» Task prompt:
Repeat the material exactly, every line of it.

» Data excerpt:
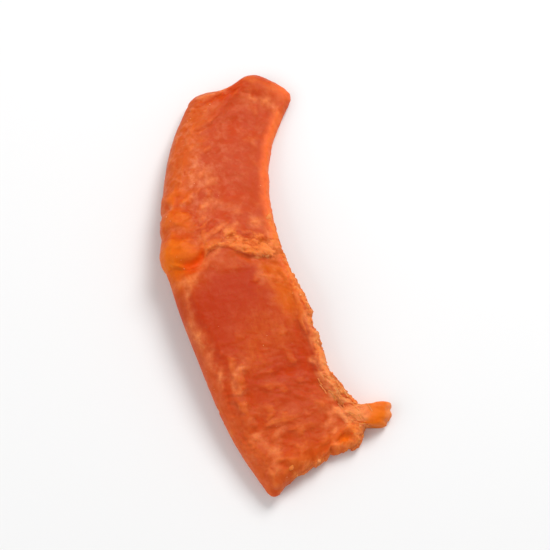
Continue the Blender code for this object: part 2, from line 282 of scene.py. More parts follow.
def length(name, description, default):
    """A property that holds a length in metres."""
    return bpy.props.FloatProperty(name=name, description=description, default=default, min=0.0,
                                   precision=5, subtype="DISTANCE", unit="LENGTH")


def per_area(name, description, default):
    """A property that holds a number of grains on a square metre."""
    return bpy.props.FloatProperty(name=name, description=description, default=default, min=0.0)


def colour(name, description, default):
    """A property that holds a colour."""
    return bpy.props.FloatVectorProperty(name=name, description=description, default=default, size=3,
                                         min=0.0, max=1.0, subtype="COLOR")


class PapayaForm(bpy.types.PropertyGroup):
    """Sizes of the slice and of what is on it."""
    outer_thickness: length("Outer thickness", "Thickness at the peeled edge", 11.2 * MM)
    inner_thickness: length("Inner thickness", "Thickness where the seeds were", 6.6 * MM)
    arch: length("Arch", "How far the slice is bent up at the crack", 3.4 * MM)
    ledge: length("Ledge", "Height of the step at the crack", 1.1 * MM)
    pocket: length("Pocket", "Depth of the pocket at the crack's outer end", 1.4 * MM)
    trough: length("Trough", "Depth of the trough towards the stem end", 1.4 * MM)
    folds: length("Folds", "Height of the small folds in the crumbly band", 0.42 * MM)
    wrinkles: length("Wrinkles", "Height of the fine wrinkles of the dried skin", 0.31 * MM)
    crust: length("Crust", "Height of the crust's roughness", 0.36 * MM)
    pits: length("Pits", "Depth of the small pits", 0.28 * MM)
    small_grain: length("Small sugar grain", "Size of the smallest grain of sugar", 0.12 * MM)
    grain: length("Sugar grain", "Size of a large grain of sugar", 0.34 * MM)
    grains: per_area("Sugar grains", "Grains of sugar on a square metre of flesh", 5.0e4)
    small_crumb: length("Small crumb", "Size of the smallest crumb of crust", 0.50 * MM)
    crumb: length("Crumb", "Size of a large crumb of crust", 1.5 * MM)
    crumbs: per_area("Crumbs", "Crumbs on a square metre of crust", 5.0e5)
    fibre: length("Fibre", "Thickness of a torn fibre", 0.32 * MM)
    fibre_length: length("Fibre length", "Length of the longest torn fibre", 3.2 * MM)
    fibres: per_area("Fibres", "Torn fibres on a square metre of crust", 2.0e5)
    seed: bpy.props.IntProperty(name="Seed", description="Chooses the pattern of all that is random",
                                default=7, min=0)


class PapayaColours(bpy.types.PropertyGroup):
    """Colours of the flesh, from its pale upper half to its crust."""
    # The pale upper half is lighter and pinker partly as painted sheen, and the deep lower half darker partly
    # as painted shade, as the halves face towards and away from the light.
    pale: colour("Pale flesh", "The pinkish flesh above the crack", (0.55, 0.066, 0.014))
    deep: colour("Deep flesh", "The red flesh below the crack", (0.485, 0.037, 0.004))
    peel: colour("Peeled edge", "The orange flesh along the outer edge", (0.63, 0.105, 0.014))
    glow: colour("Glow", "The bright orange of the lumps and the pocket", (0.71, 0.105, 0.000))
    tab: colour("Tab", "The bright torn tab", (0.82, 0.165, 0.000))
    rim: colour("Rim", "The thin bright edge where the seeds were", (0.84, 0.150, 0.030))
    # Crust also paints the highlights on the raised relief.
    crust: colour("Crust", "The yellow crust", (0.84, 0.210, 0.034))
    # Darker crust at random, and a little as painted shade on the low parts of its relief.
    crust_dark: colour("Crust shade", "The crust's hollows", (0.74, 0.120, 0.010))
    # Painted shade, vivid red-orange, in the pocket under the ledge.
    ember: colour("Ember", "The vivid red-orange inside the pocket", (0.80, 0.072, 0.000))
    # Painted shade in creases and hollows, and also a deep red tone of the flesh's own.
    crease: colour("Crease", "The deep red of creases and shaded hollows", (0.58, 0.046, 0.000))
    # Painted shade: the golden brown between the crumbly folds.
    hollow: colour("Hollow", "The golden brown between the crumbly folds", (0.52, 0.105, 0.010))
    # Cream also paints the highlights along ridges and on the tab.
    cream: colour("Cream", "Lines and fibres that have dried pale", (0.94, 0.300, 0.095))
    # Sugar bloom, which also paints sheen over the upper half.
    bloom: colour("Bloom", "Sugar that has dried on the surface", (0.90, 0.33, 0.16))
    sugar: colour("Sugar", "The grains of sugar", (0.92, 0.46, 0.24))


class PapayaStudio(bpy.types.PropertyGroup):
    """The floor, the lights and the camera."""
    floor: colour("Floor", "The pale floor", (0.86, 0.86, 0.86))
    key: bpy.props.FloatProperty(name="Key light", description="Power of the main soft light",
                                 default=3.0, min=0.0, unit="POWER")
    fill: bpy.props.FloatProperty(name="Fill light", description="Power of the light that softens shadows",
                                  default=1.1, min=0.0, unit="POWER")
    sky: bpy.props.FloatProperty(name="Surroundings", description="Strength of the light from all round",
                                 default=0.50, min=0.0)
    elevation: bpy.props.FloatProperty(name="Elevation", description="How steeply the camera looks down",
                                       default=math.radians(74), subtype="ANGLE", unit="ROTATION")
    lens: bpy.props.FloatProperty(name="Lens", description="Focal length in millimetres", default=130.0,
                                  min=20.0)
    share: bpy.props.FloatProperty(name="Share of the view", description="How much of the view's height "
                                   "the spear fills", default=0.80, min=0.1, max=1.0, subtype="FACTOR")


# ---- Curves and masks of shares -------------------------------------------------------------------------

def ease(start, end, x):
    """0 before start and 1 after end, with a smooth rise between."""
    share = np.clip((x - start) / (end - start), 0.0, 1.0)
    return share * share * (3.0 - 2.0 * share)


def span(marks, x):
    """1 between two smooth ramps: up from marks[0] to marks[1], and down from marks[2] to marks[3]."""
    return ease(marks[0], marks[1], x) * (1.0 - ease(marks[2], marks[3], x))


def hill(place, x):
    """A smooth hill of height 1: place is its middle and its width at half its height."""
    middle, width = place
    return np.exp(-(((x - middle) / (0.6 * width)) ** 2))


def spot(along, across, u, v):
    """A smooth round hill: along and across are each its middle and its width."""
    return hill(along, u) * hill(across, v)


def most(*fields):
    """The highest of the fields at each place."""
    return np.maximum.reduce(fields)


def distance_to(points, u, v):
    """How far each place is from the line through the points, in metres over the slice's face."""
    x, y = u * LENGTH, v * WIDTH
    nearest = np.full(u.shape, np.inf)
    for start, end in zip(points, points[1:]):
        start_x, start_y = start[0] * LENGTH, start[1] * WIDTH
        run_x, run_y = end[0] * LENGTH - start_x, end[1] * WIDTH - start_y
        share = ((x - start_x) * run_x + (y - start_y) * run_y) / (run_x**2 + run_y**2)
        share = np.clip(share, 0.0, 1.0)
        nearest = np.minimum(nearest, np.hypot(x - start_x - share * run_x, y - start_y - share * run_y))
    return nearest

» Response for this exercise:
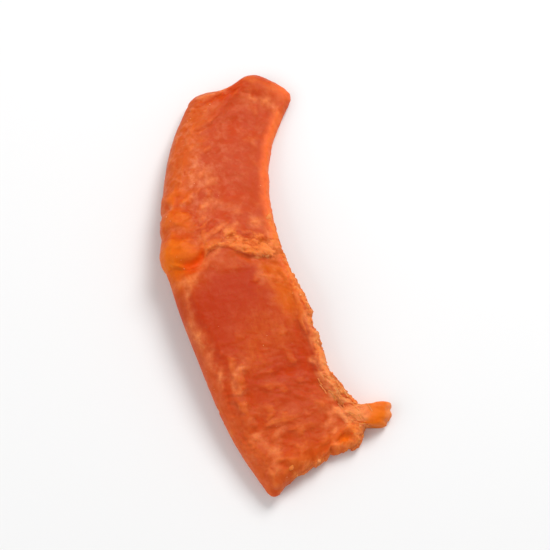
Continue the Blender code for this object: part 2, from line 282 of scene.py. More parts follow.
def length(name, description, default):
    """A property that holds a length in metres."""
    return bpy.props.FloatProperty(name=name, description=description, default=default, min=0.0,
                                   precision=5, subtype="DISTANCE", unit="LENGTH")


def per_area(name, description, default):
    """A property that holds a number of grains on a square metre."""
    return bpy.props.FloatProperty(name=name, description=description, default=default, min=0.0)


def colour(name, description, default):
    """A property that holds a colour."""
    return bpy.props.FloatVectorProperty(name=name, description=description, default=default, size=3,
                                         min=0.0, max=1.0, subtype="COLOR")


class PapayaForm(bpy.types.PropertyGroup):
    """Sizes of the slice and of what is on it."""
    outer_thickness: length("Outer thickness", "Thickness at the peeled edge", 11.2 * MM)
    inner_thickness: length("Inner thickness", "Thickness where the seeds were", 6.6 * MM)
    arch: length("Arch", "How far the slice is bent up at the crack", 3.4 * MM)
    ledge: length("Ledge", "Height of the step at the crack", 1.1 * MM)
    pocket: length("Pocket", "Depth of the pocket at the crack's outer end", 1.4 * MM)
    trough: length("Trough", "Depth of the trough towards the stem end", 1.4 * MM)
    folds: length("Folds", "Height of the small folds in the crumbly band", 0.42 * MM)
    wrinkles: length("Wrinkles", "Height of the fine wrinkles of the dried skin", 0.31 * MM)
    crust: length("Crust", "Height of the crust's roughness", 0.36 * MM)
    pits: length("Pits", "Depth of the small pits", 0.28 * MM)
    small_grain: length("Small sugar grain", "Size of the smallest grain of sugar", 0.12 * MM)
    grain: length("Sugar grain", "Size of a large grain of sugar", 0.34 * MM)
    grains: per_area("Sugar grains", "Grains of sugar on a square metre of flesh", 5.0e4)
    small_crumb: length("Small crumb", "Size of the smallest crumb of crust", 0.50 * MM)
    crumb: length("Crumb", "Size of a large crumb of crust", 1.5 * MM)
    crumbs: per_area("Crumbs", "Crumbs on a square metre of crust", 5.0e5)
    fibre: length("Fibre", "Thickness of a torn fibre", 0.32 * MM)
    fibre_length: length("Fibre length", "Length of the longest torn fibre", 3.2 * MM)
    fibres: per_area("Fibres", "Torn fibres on a square metre of crust", 2.0e5)
    seed: bpy.props.IntProperty(name="Seed", description="Chooses the pattern of all that is random",
                                default=7, min=0)


class PapayaColours(bpy.types.PropertyGroup):
    """Colours of the flesh, from its pale upper half to its crust."""
    # The pale upper half is lighter and pinker partly as painted sheen, and the deep lower half darker partly
    # as painted shade, as the halves face towards and away from the light.
    pale: colour("Pale flesh", "The pinkish flesh above the crack", (0.55, 0.066, 0.014))
    deep: colour("Deep flesh", "The red flesh below the crack", (0.485, 0.037, 0.004))
    peel: colour("Peeled edge", "The orange flesh along the outer edge", (0.63, 0.105, 0.014))
    glow: colour("Glow", "The bright orange of the lumps and the pocket", (0.71, 0.105, 0.000))
    tab: colour("Tab", "The bright torn tab", (0.82, 0.165, 0.000))
    rim: colour("Rim", "The thin bright edge where the seeds were", (0.84, 0.150, 0.030))
    # Crust also paints the highlights on the raised relief.
    crust: colour("Crust", "The yellow crust", (0.84, 0.210, 0.034))
    # Darker crust at random, and a little as painted shade on the low parts of its relief.
    crust_dark: colour("Crust shade", "The crust's hollows", (0.74, 0.120, 0.010))
    # Painted shade, vivid red-orange, in the pocket under the ledge.
    ember: colour("Ember", "The vivid red-orange inside the pocket", (0.80, 0.072, 0.000))
    # Painted shade in creases and hollows, and also a deep red tone of the flesh's own.
    crease: colour("Crease", "The deep red of creases and shaded hollows", (0.58, 0.046, 0.000))
    # Painted shade: the golden brown between the crumbly folds.
    hollow: colour("Hollow", "The golden brown between the crumbly folds", (0.52, 0.105, 0.010))
    # Cream also paints the highlights along ridges and on the tab.
    cream: colour("Cream", "Lines and fibres that have dried pale", (0.94, 0.300, 0.095))
    # Sugar bloom, which also paints sheen over the upper half.
    bloom: colour("Bloom", "Sugar that has dried on the surface", (0.90, 0.33, 0.16))
    sugar: colour("Sugar", "The grains of sugar", (0.92, 0.46, 0.24))


class PapayaStudio(bpy.types.PropertyGroup):
    """The floor, the lights and the camera."""
    floor: colour("Floor", "The pale floor", (0.86, 0.86, 0.86))
    key: bpy.props.FloatProperty(name="Key light", description="Power of the main soft light",
                                 default=3.0, min=0.0, unit="POWER")
    fill: bpy.props.FloatProperty(name="Fill light", description="Power of the light that softens shadows",
                                  default=1.1, min=0.0, unit="POWER")
    sky: bpy.props.FloatProperty(name="Surroundings", description="Strength of the light from all round",
                                 default=0.50, min=0.0)
    elevation: bpy.props.FloatProperty(name="Elevation", description="How steeply the camera looks down",
                                       default=math.radians(74), subtype="ANGLE", unit="ROTATION")
    lens: bpy.props.FloatProperty(name="Lens", description="Focal length in millimetres", default=130.0,
                                  min=20.0)
    share: bpy.props.FloatProperty(name="Share of the view", description="How much of the view's height "
                                   "the spear fills", default=0.80, min=0.1, max=1.0, subtype="FACTOR")


# ---- Curves and masks of shares -------------------------------------------------------------------------

def ease(start, end, x):
    """0 before start and 1 after end, with a smooth rise between."""
    share = np.clip((x - start) / (end - start), 0.0, 1.0)
    return share * share * (3.0 - 2.0 * share)


def span(marks, x):
    """1 between two smooth ramps: up from marks[0] to marks[1], and down from marks[2] to marks[3]."""
    return ease(marks[0], marks[1], x) * (1.0 - ease(marks[2], marks[3], x))


def hill(place, x):
    """A smooth hill of height 1: place is its middle and its width at half its height."""
    middle, width = place
    return np.exp(-(((x - middle) / (0.6 * width)) ** 2))


def spot(along, across, u, v):
    """A smooth round hill: along and across are each its middle and its width."""
    return hill(along, u) * hill(across, v)


def most(*fields):
    """The highest of the fields at each place."""
    return np.maximum.reduce(fields)


def distance_to(points, u, v):
    """How far each place is from the line through the points, in metres over the slice's face."""
    x, y = u * LENGTH, v * WIDTH
    nearest = np.full(u.shape, np.inf)
    for start, end in zip(points, points[1:]):
        start_x, start_y = start[0] * LENGTH, start[1] * WIDTH
        run_x, run_y = end[0] * LENGTH - start_x, end[1] * WIDTH - start_y
        share = ((x - start_x) * run_x + (y - start_y) * run_y) / (run_x**2 + run_y**2)
        share = np.clip(share, 0.0, 1.0)
        nearest = np.minimum(nearest, np.hypot(x - start_x - share * run_x, y - start_y - share * run_y))
    return nearest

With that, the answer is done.